“Евреи почти никогда не говорили об Иуде. Нигде. Ни слова. Даже когда насмехались над Распятием и Воскресением, последовавшим, согласно Евангелиям, спустя три дня. Евреи во всех поколениях, включая и авторов полемических сочинений против христианства, опасались касаться Иуды. Те же из евреев, кто, подобно Цви Грецу и Иосефу Клаузнеру[125], полагали, что Иисус родился евреем и умер евреем, был близок к ессеям и ненавидим священством и знатоками Торы, потому что водился с грешниками, с мытарями и с блудницами, — то и эти мыслители также обошли молчанием Иуду Искариота. Даже те из евреев, кто придерживался мнения, что Иисус — обманщик, хитрый колдун и незаконнорожденный сын римского солдата, все они старались не сказать об Иуде ни единого слова. Стыдились его. Отреклись от него. Возможно, боялись вызвать из небытия память о человеке, чей образ на протяжении восьмидесяти поколений вбирал в себя потоки ненависти и отвращения. Не будите и не тревожьте[126]”.
Шмуэль хорошо помнил образ Иуды на нескольких известных изображениях Тайной вечери: извращенное и отвратительное существо, сидит, сжавшись, как мелкое гадкое животное, в конце стола, тогда как все остальные за столом миловидны и благообразны, темный среди светловолосых, кривоносый и лопоухий, с желтыми испорченными зубами, с презренным алчным выражением, растекшимся по его злобному лицу.

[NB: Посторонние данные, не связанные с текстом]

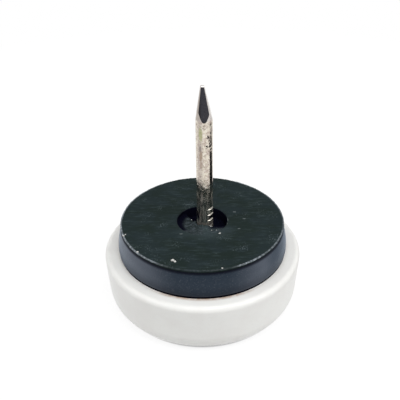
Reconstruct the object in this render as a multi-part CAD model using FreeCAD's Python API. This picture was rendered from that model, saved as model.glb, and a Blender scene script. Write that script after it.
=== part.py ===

Там, на Голгофе, в пятницу, совпавшую с кануном праздника Песах, толпа глумилась над Распятым:
— Спаси Себя Самого и сойди с креста[127].
И Иуда умолял Его:
— Сойди, Равви, сойди сейчас. Ныне. Время позднее, и народ начинает расходиться. Сойди. Не медли более.
“Неужели, — писал Шмуэль в тетради, — неужели не нашлось ни одного верующего, который бы задал себе вопрос: возможно ли, что человек, продавший своего Учителя за ничтожную сумму в тридцать сребреников, сразу же после этого повесился от великого горя? Никто из апостолов не умер с Иисусом Назарянином. Иуда был единственным, кто не хотел больше жить после смерти Спасителя”.
Но ни в одном из известных ему текстов Шмуэль не нашел даже малейшей попытки выступить в защиту этого человека. Того самого человека, не будь которого, не было бы и Распятия, не было бы и христианства, не было бы и Церкви. Без него Иисус из Назарета стерся бы из памяти точно так же, как еще несколько дюжин чудотворцев и деревенских проповедников из глухих селений Галилеи.
После полуночи Шмуэль облачился в свое поношенное студенческое пальто с веревочными петлями и деревяшками вместо пуговиц, надел шапку, присыпал тальком бороду, щеки, лоб и шею, взял палку с головой лисицы и спустился в кухню. Он собирался намазать творогом ломоть хлеба потолще, поскольку ощутил внезапно ночной голод, а затем выйти побродить по пустынным улицам, пока не падет на него наконец добрая усталость. Возможно, втайне он надеялся встретить Аталию на кухне. Возможно, и ее одолела бессонница? Но кухня была пустой и темной, и, когда Шмуэль включил свет, жирный бурый таракан кинулся под холодильник. “Зачем ты убегаешь, — усмехнулся Шмуэль, — я бы тебя не тронул, я ничего против тебя не имею. Что ты мне сделал? И чем я лучше тебя?”
Он открыл холодильник, увидел овощи, бутылку молока и пачку творога. Прямо пальцами ковырнул изрядный шмат творога, плюхнул на хлеб, отправил в рот и начал жевать, не обращая внимания на крошки, прилипшие к бороде. Немного крошек он намеренно рассыпал по полу — на завтрак таракану. Затем закрыл холодильник и на цыпочках пересек коридор, зная, что Гершом Валд, выздоравливающий после болезни, сидит сейчас за письменным столом в библиотеке или разлегся там на своей лежанке. На миг остановился, прислушиваясь к происходящему за закрытой дверью Аталии, но, не уловив ни звука, вышел в темноту, запер за собой дверь и проверил тростью-лисицей плиты, мостившие двор.